Money can be recalibrated over time. Academic governance, once conceded, rarely can. In the months and years ahead, Penn must navigate how to absorb these new costs without compromising the standards it worked to protect.
The Almanac
Curated highlights from this week’s Penn news
Former Penn President Liz Magill appointed dean of Georgetown Law
Magill’s presidency at Penn lasted for less than 18 months and ended after campus unrest, criticism over her handling of antisemitism, loss of donor support, and her controversial congressional testimony following the October 7th terrorist attacks in Israel and their aftermath on campus.
Before Penn, Magill served as the dean of Stanford Law School from 2012-2019 and as the executive vice president and provost of the University of Virginia from 2019-2022, until she left for Penn.
So what? Magill’s departure from Penn followed a period of reputational strain and donor unrest. Her return to a leadership role at Georgetwon suggests that the events of 2023 were not disqualifying in the broader landscape of higher education leadership, even as they remain a defining chapter in Penn’s recent past.
Penn joins amicus brief supporting Harvard’s lawsuit to maintain international student enrollment
Last month, Penn joined 47 peer institutions, including the entire Ivy League, in filing an amicus brief supporting Harvard’s lawsuit against the federal government over the revocation of its ability to enroll international students.
In May of 2025, the Department of Homeland Security (DHS) revoked Harvard’s Student and Exchange Visitor Program (SEVP) certification, which it needs to host international students. Harvard sued immediately and secured a court order blocking DHS’s actions, allowing it to continue enrolling international students while the case proceeds.

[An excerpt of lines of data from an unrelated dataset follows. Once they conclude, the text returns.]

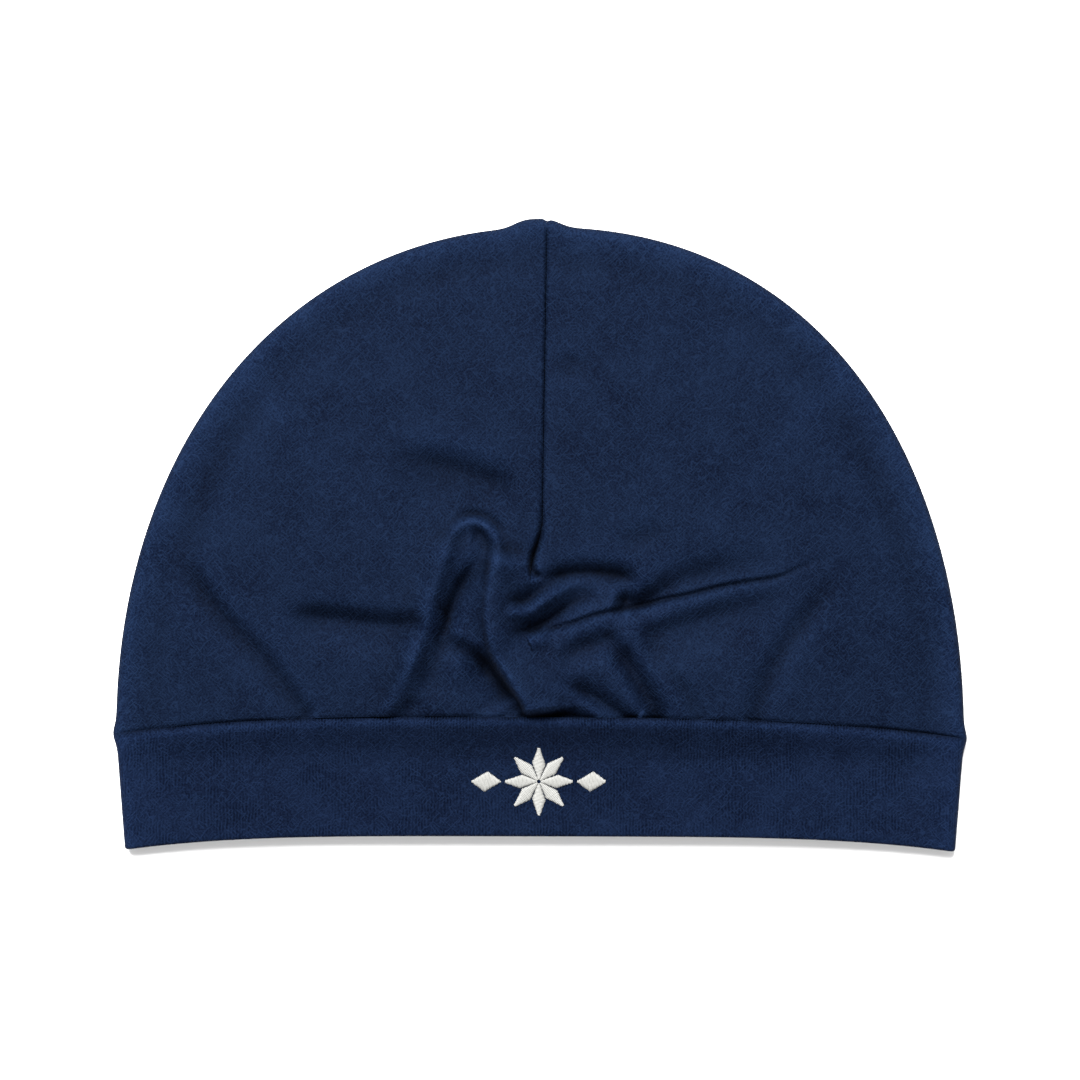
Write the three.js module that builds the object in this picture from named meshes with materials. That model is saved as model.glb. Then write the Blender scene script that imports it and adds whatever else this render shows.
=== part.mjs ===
// A soft knit skull cap lying face up on a table: a two-panel crown with a centre seam,
// sewn to a doubled band whose hem is the opening for the head, with a raised embroidered motif.
// Millimetres. +Z up from the table, +Y from the opening to the crown's top, +X to the right.
import * as THREE from "three";
import { mergeVertices } from "three/addons/utils/BufferGeometryUtils.js";

// Outline of the cap lying flat, seen from above
const CROWN_HALF_WIDTH = 114.2;
const CROWN_RISE = 137.3;
const CROWN_BASE_Y = -54.5;
const OUTLINE_POWER = 2.12;
const CROWN_LEAN = 2.4;
const PEAK_RISE = 2.3;
const PEAK_WIDTH = 8.5;
const HEM_HALF_WIDTH = 111.8;
const SEAM_FLARE = 0.8;
const SEAM_FLARE_REACH = 3;
const BAND_SEAM = { middleY: -49, drop: 5.3, power: 3.2, tilt: -0.7 };
const HEM = { middleY: -81.2, drop: 4, power: 4, tilt: -0.3 };

// Thickness of the cloth, and how high the cap stands where it isn't creased
const CROWN_WALL = 1.2;
const BAND_WALL = 1.8;
const SEAM_GAP = 0.3;
const FOLD_LEVEL = 2.6;
const HEM_PUFF = 3.6;
const CROWN_PUFF = 12;
const PUFF_START_Y = -85;
const PUFF_FULL_Y = 5;
const PUFF_POWER = 2.6;

// The swell of gathered cloth along the band's seam, highest a little right of the middle
const SHOULDER = { height: 3.8, middleX: 8, reachX: 88, bandReach: 22, power: 2.5, crownReach: 45 };

// A shallow hollow that follows the outline just inside the fold
const RIM_HOLLOW = { depth: 0.5, at: 10, reach: 4.5 };

// Seams sunk into the cloth beside them
const GROOVE_DEPTH = 0.7;
const GROOVE_REACH = 1.8;
const BAND_ROLL = { height: 0.85, at: 1.8, reach: 1.6 };

// The centre seam's way down the crown: its side shift at three heights, each a smooth step apart
const CENTRE_SEAM = { topX: 1.9, middleX: 0.62, lowX: -2.4, topY: 85, middleY: 4, lowY: -10 };

// Mesh density: cells in the creased middle, in the smooth outer part and around the folded edge
const CREASED_SHARE = 0.42;
const CREASED_CELLS = 16;
const SMOOTH_CELLS = 9;
const EDGE_SHARE = 0.03;
const EDGE_CELLS = 3;
const BAND_CELLS = 14;
const CURVE_STEPS = 6;

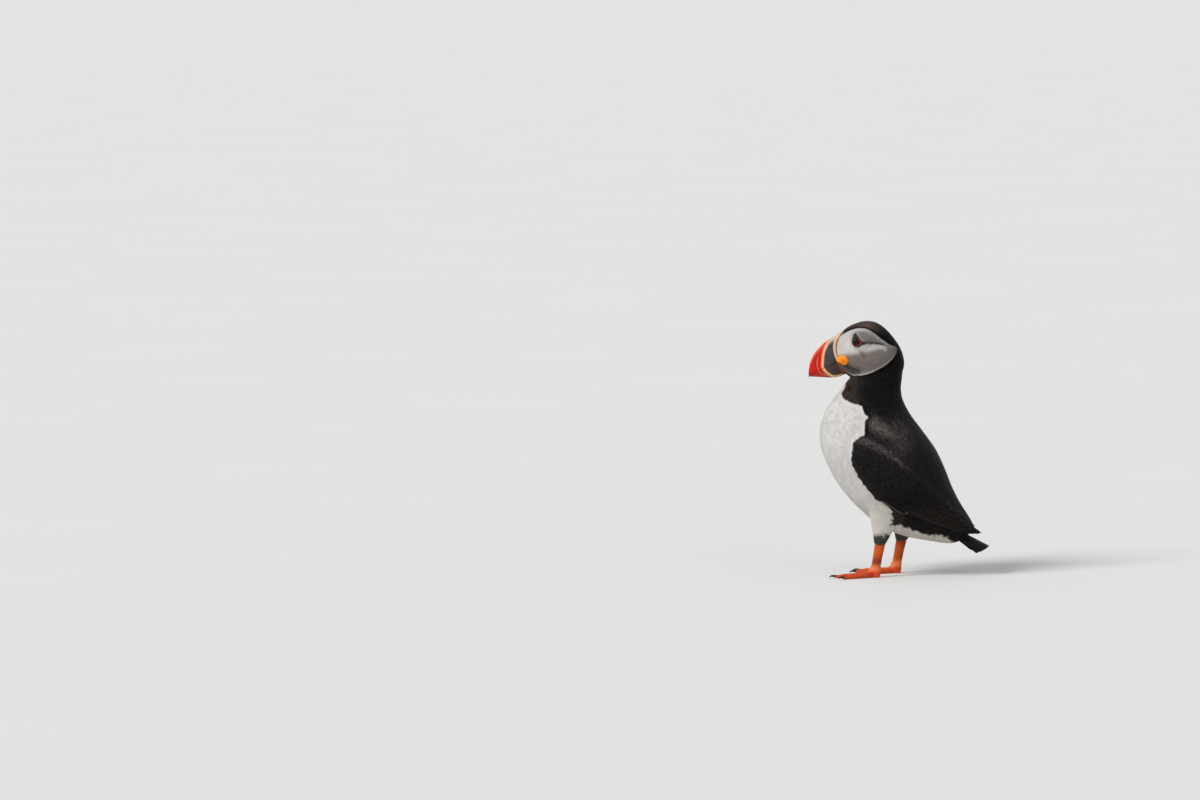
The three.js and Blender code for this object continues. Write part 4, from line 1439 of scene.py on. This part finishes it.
def make_bill(half):
    """The horn of one half of the bill, closed along the mouth and at both ends."""
    grid = bill_outline(half)
    normals = unit(np.cross(np.gradient(grid, axis=1), np.gradient(grid, axis=0)))
    outwards = grid - grid.mean(1, keepdims=True)
    normals *= np.sign((normals * outwards).sum(-1).mean())
    relief, shade = bill_marks(grid.reshape(-1, 3), half)
    from_lip = np.minimum(np.arange(BILL_AROUND), np.arange(BILL_AROUND)[::-1])
    relief = relief.reshape(BILL_ROWS, BILL_AROUND) * smooth(0, 5, from_lip)
    grid = grid + normals * relief[..., None]
    places = np.concatenate([grid.reshape(-1, 3), grid[[0, -1]].mean(1)])
    shade = np.concatenate([shade, shade[[0, -1]]])
    faces = barrel(BILL_ROWS, BILL_AROUND)
    if ((places - places.mean(0)) * normals_of(places, faces)).sum() < 0:
        faces = faces[:, ::-1]
    dress(make_mesh(f"bill_{half}_horn", places, faces, shade), bill_horn, "bill_horn", f"bill_{half}")


# ------------------------------------------------------------------ rosettes, eyes and claws

ROSETTE_ORANGE = srgb(240, 138, 10)
ROSETTE_YELLOW = srgb(250, 164, 26)
ROSETTE_DEEP = srgb(204, 84, 8)
ROSETTE_SIZE = (5.2, 2.7, 4.2)
ROSETTE_TILT, ROSETTE_TURN = -0.65, 0.45
IRIS_BROWN = srgb(30, 18, 15)
PUPIL = srgb(5, 5, 6)
RING_RED = srgb(196, 36, 22)
RING_DARK = srgb(50, 24, 25)
PLATE_BLUE = srgb(31, 35, 41)
EYE_RADIUS = 5.1
EYE_PROUD = 1.15
EYE_BACK = 0.9  # how far the eyeball sits behind the middle of its opening
RING_SCALE, RING_RISE, RING_BEAD = 1.02, 0.1, 0.33
LID_SCALE, LID_RISE, LID_BREADTH, LID_HEIGHT = 1.15, -0.05, 0.7, 0.45
PLATE_SINK, PLATE_RINGS = 0.6, 8
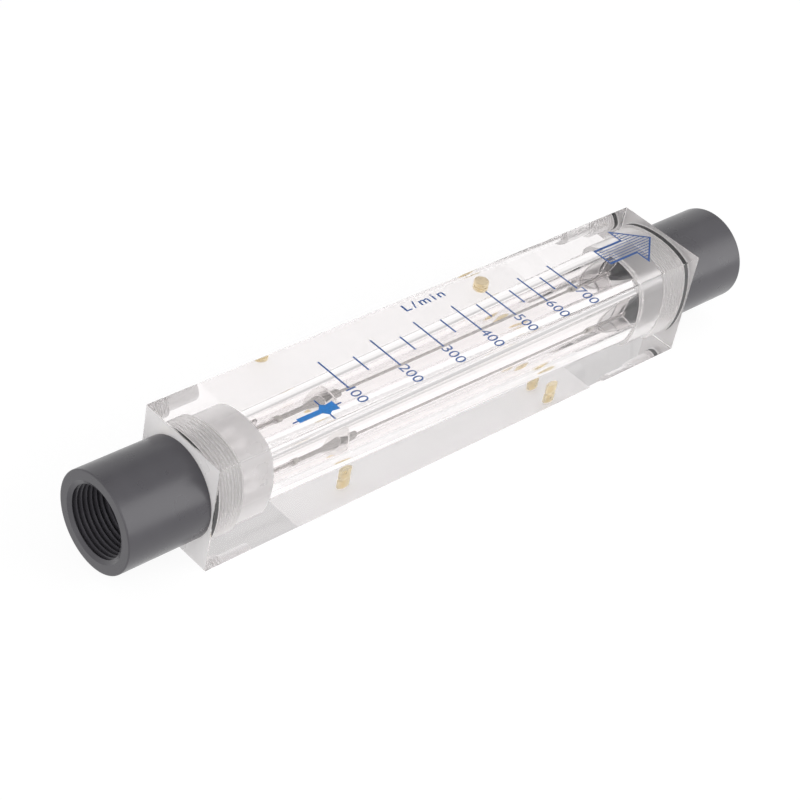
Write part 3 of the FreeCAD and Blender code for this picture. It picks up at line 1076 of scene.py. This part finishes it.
# ------------------------------------------------------------------ studio
def add_lamp(name, place, side, power):
    """Soft square lamp aimed at the block, not seen through the clear parts."""
    light = bpy.data.lights.new(name, "AREA")
    light.shape = "RECTANGLE"
    light.size = light.size_y = side
    light.energy = power
    lamp = bpy.data.objects.new(name, light)
    bpy.context.scene.collection.objects.link(lamp)
    lamp.location = place
    lamp.visible_transmission = False
    aim = Vector((0, 0, AXIS_HEIGHT)) - Vector(place)
    lamp.rotation_euler = aim.to_track_quat("-Z", "Y").to_euler()


def backdrop_glow(tree, to_camera, to_clear, to_diffuse):
    """Brightness by how a ray got here: from the camera, through or off clear and shiny
    things, or from a dull surface that it lights, as a socket."""
    path = tree.nodes.new("ShaderNodeLightPath").outputs
    clear = combine(tree, path["Is Glossy Ray"], path["Is Transmission Ray"], "MAXIMUM")
    glow = combine(tree, clear, to_clear - to_diffuse, "MULTIPLY")
    direct = combine(tree, path["Is Camera Ray"], to_camera - to_diffuse, "MULTIPLY")
    return combine(tree, combine(tree, glow, direct, "ADD"), to_diffuse, "ADD")


def backdrop_sheet(name, half, matrix, grey, glow):
    """Flat sheet of the studio set, with its own brightness to each kind of ray."""
    bm = bmesh.new()
    bmesh.ops.create_grid(bm, x_segments=1, y_segments=1, size=half, matrix=matrix)
    mesh = bpy.data.meshes.new(name)
    bm.to_mesh(mesh)
    bm.free()
    sheet = bpy.data.objects.new(name, mesh)
    bpy.context.scene.collection.objects.link(sheet)
    material = bpy.data.materials.new(name)
    material.use_nodes = True
    tree = material.node_tree
    shader = tree.nodes["Principled BSDF"]
    shader.inputs["Base Color"].default_value = (grey, grey, grey, 1)
    shader.inputs["Roughness"].default_value = 1.0
    shader.inputs["Specular IOR Level"].default_value = 0.0
    shader.inputs["Emission Color"].default_value = (1, 1, 1, 1)
    tree.links.new(backdrop_glow(tree, *glow), shader.inputs["Emission Strength"])
    mesh.materials.append(material)


def studio_set():
    """White floor that keeps the block's shadow, and a grey ceiling card behind it."""
    floor = Matrix.Translation((0, 0, block_low.z - FLOOR_DROP))
    backdrop_sheet("studio_floor", FLOOR_HALF, floor, FLOOR_COLOUR, FLOOR_GLOW)
    card = Matrix.Translation(CARD_PLACE) @ CARD_PLACE.to_track_quat("Z", "Y").to_matrix().to_4x4()
    backdrop_sheet("grey_card", CARD_HALF, card, 0.0, CARD_GLOW)


def studio_world():
    """Even white surround, greyer for light that only falls on things."""
    world = bpy.data.worlds.new("studio_surround")
    bpy.context.scene.world = world
    world.use_nodes = True
    tree = world.node_tree
    background = tree.nodes["Background"]
    background.inputs["Color"].default_value = (1, 1, 1, 1)
    tree.links.new(backdrop_glow(tree, *WORLD_GLOW), background.inputs["Strength"])


def studio_camera():
    """Camera above the inlet end, looking down along the block."""
    data = bpy.data.cameras.new("studio_camera")
    camera = bpy.data.objects.new("studio_camera", data)
    bpy.context.scene.collection.objects.link(camera)
    roll = Matrix.Rotation(CAMERA_ROLL, 3, "Z").to_quaternion()
    camera.rotation_mode = "QUATERNION"
    camera.rotation_quaternion = CAMERA_AIM.to_track_quat("-Z", "Y") @ roll
    camera.location = CAMERA_PLACE
    data.lens = CAMERA_LENS
    data.sensor_width = CAMERA_SENSOR
    bpy.context.scene.camera = camera


def light_paths():
    """Enough bounces for light to cross the block's many clear and milky faces."""
    cycles = bpy.context.scene.cycles
    cycles.max_bounces = cycles.transmission_bounces = CLEAR_BOUNCES
    cycles.glossy_bounces = GLOSSY_BOUNCES
    cycles.diffuse_bounces = DIFFUSE_BOUNCES


bored_block()
end_fitting(-1, "inlet_pipe_fitting", "inlet_fitting")
end_fitting(1, "outlet_pipe_fitting", "outlet_fitting")
seal_ring(-1, "inlet_seal", "inlet_o_ring")
seal_ring(1, "outlet_seal", "outlet_o_ring")
rod_support("inlet_spider", "inlet_rod_support")
rod_support("outlet_spider", "outlet_rod_support")
guide_rod()
rod_clips()
float_stop(-1, "inlet_bumper", "inlet_float_stop")
float_stop(1, "outlet_bumper", "outlet_float_stop")
metering_float()
knurled_inserts()
hide_print_echoes(scale_print(), scale_numbers(), unit_label(), flow_arrow())

add_lamp("key_lamp", KEY_LAMP_PLACE, KEY_LAMP_SIDE, KEY_LAMP_WATTS)
add_lamp("fill_lamp", FILL_LAMP_PLACE, FILL_LAMP_SIDE, FILL_LAMP_WATTS)
studio_set()
studio_world()
studio_camera()
light_paths()
bpy.context.scene.view_settings.view_transform = "Standard"
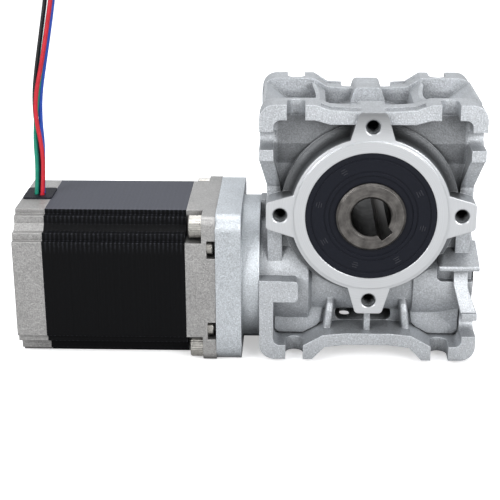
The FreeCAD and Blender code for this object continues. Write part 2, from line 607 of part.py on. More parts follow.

DHS quickly filed an appeal and separately initiated a formal administrative process to revoke Harvard’s SEVP certification. This could independently bar Harvard’s international enrollment regardless of the outcome of the lawsuit.
The amicus brief joined by Penn argues that international enrollment is essential for American universities to compete globally, advance research, and support the nation’s health and economic strength.
So what? Penn’s participation reflects broad institutional support for international enrollment as central to academic and research excellence. The brief highlights Penn professor Katalin Karikó, who came to the United States for academic work and helped pioneer mRNA vaccine development. The outcome of both the lawsuit and the administrative revocation process could reshape the role of international students and scholars in American higher education.
Penn Nursing tops list of NIH funding for nursing schools
This NIH-sponsored research ranges from studies of clinical outcomes — like differences in patient outcomes based on nursing resources — to AI applications for preventative care, to new cancer therapies.
So what? Even amid concerns about indirect cost caps and shrinking federal research budgets, Penn Nursing’s NIH funding has increased by over 50% since it last topped the list in 2019. The growth is focused on research that can be translated into clinical excellence, supporting Penn’s overall mission and improving healthcare worldwide.